### MATERIAL
┌──

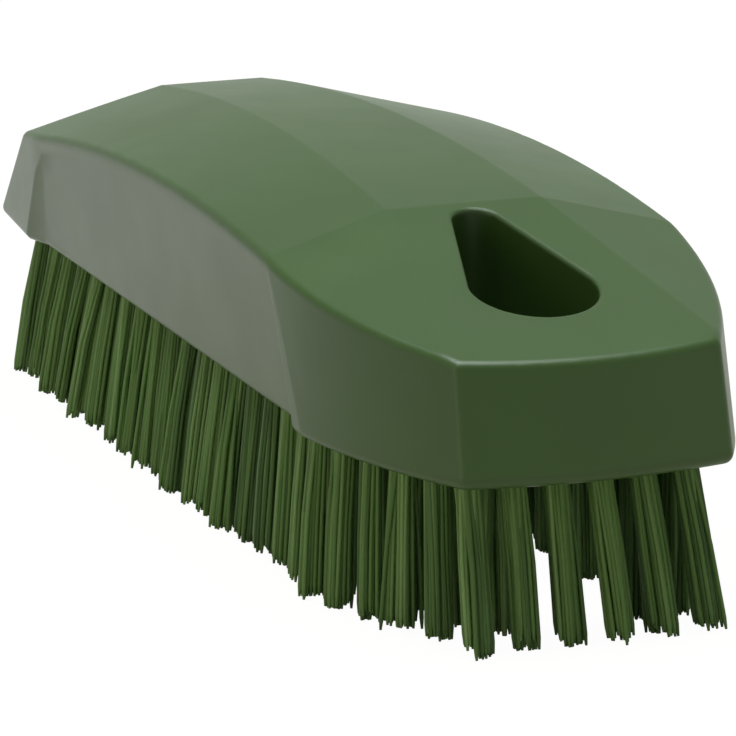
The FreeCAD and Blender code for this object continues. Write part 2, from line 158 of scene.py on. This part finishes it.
# Floor: its half side in metres, its own light, and the share of that light in what the camera and
# the gloss see, which for the gloss falls between two places along the brush
FLOOR_REACH = 4.0
FLOOR_LIGHT = 1.08
FLOOR_GLOW = 0.9
FLOOR_GLOSS = 0.82
FLOOR_GLOSS_FRONT = 0.28
FALL_START = -120 * MM
FALL_END = 40 * MM

# Lamps: place and side in metres, power in watts and colour
SOFTBOXES = {
    "softbox_above": ((-0.1, 0.0, 1.2), 0.8, 16.0, "F4FCFF"),
    "softbox_left": ((0.3, -0.9, 0.3), 0.5, 0.8, "FFEBCF"),
}


def linear(code):
    """Linear colour of an sRGB hex value."""
    channels = [int(code[start:start + 2], 16) / 255 for start in (0, 2, 4)]
    return [c / 12.92 if c <= 0.04045 else ((c + 0.055) / 1.055) ** 2.4 for c in channels] + [1.0]


def add_node(owner, kind, settings=None, links=None):
    """Node of a material or world, with the values of its inputs or fields and what feeds them."""
    tree = owner.node_tree
    node = tree.nodes.new(kind)
    for name, setting in (settings or {}).items():
        if name in node.inputs:
            node.inputs[name].default_value = setting
        else:
            setattr(node, name, setting)
    for name, source in (links or {}).items():
        tree.links.new(source, node.inputs[name])
    return node


def new_material(name):
    """Empty material with its output node."""
    material = bpy.data.materials.new(name)
    material.use_nodes = True
    material.node_tree.nodes.clear()
    output = add_node(material, "ShaderNodeOutputMaterial")
    return material, output.inputs["Surface"]


def ramp(material, source, stops):
    """Colour ramp over a value, by its stops as position and hex colour."""
    node = add_node(material, "ShaderNodeValToRGB", links={"Fac": source})
    elements = node.color_ramp.elements
    while len(elements) < len(stops):
        elements.new(1.0)
    for element, (position, code) in zip(elements, stops):
        element.position = position
        element.color = linear(code)
    return node.outputs["Color"]


def multiply_add(owner, *terms):
    """First term times the second plus the third, each a number or the output of a node."""
    node = add_node(owner, "ShaderNodeMath", {"operation": "MULTIPLY_ADD"})
    for slot, term in zip(node.inputs, terms):
        if isinstance(term, float):
            slot.default_value = term
        else:
            owner.node_tree.links.new(term, slot)
    return node.outputs["Value"]


def mix_shaders(material, share, first, second):
    """Two shaders, by the share of the second, which is a number or the output of a node."""
    node = add_node(material, "ShaderNodeMixShader")
    if isinstance(share, float):
        node.inputs["Fac"].default_value = share
    else:
        material.node_tree.links.new(share, node.inputs["Fac"])
    for slot, shader in zip(list(node.inputs)[1:], (first, second)):
        material.node_tree.links.new(shader, slot)
    return node.outputs["Shader"]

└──

### SHORT PROBLEM
Copy every line of the listing that contains the word "code".

### COMPLETE OUTPUT
The FreeCAD and Blender code for this object continues. Write part 2, from line 158 of scene.py on. This part finishes it.
def linear(code):
    channels = [int(code[start:start + 2], 16) / 255 for start in (0, 2, 4)]
    for element, (position, code) in zip(elements, stops):
        element.color = linear(code)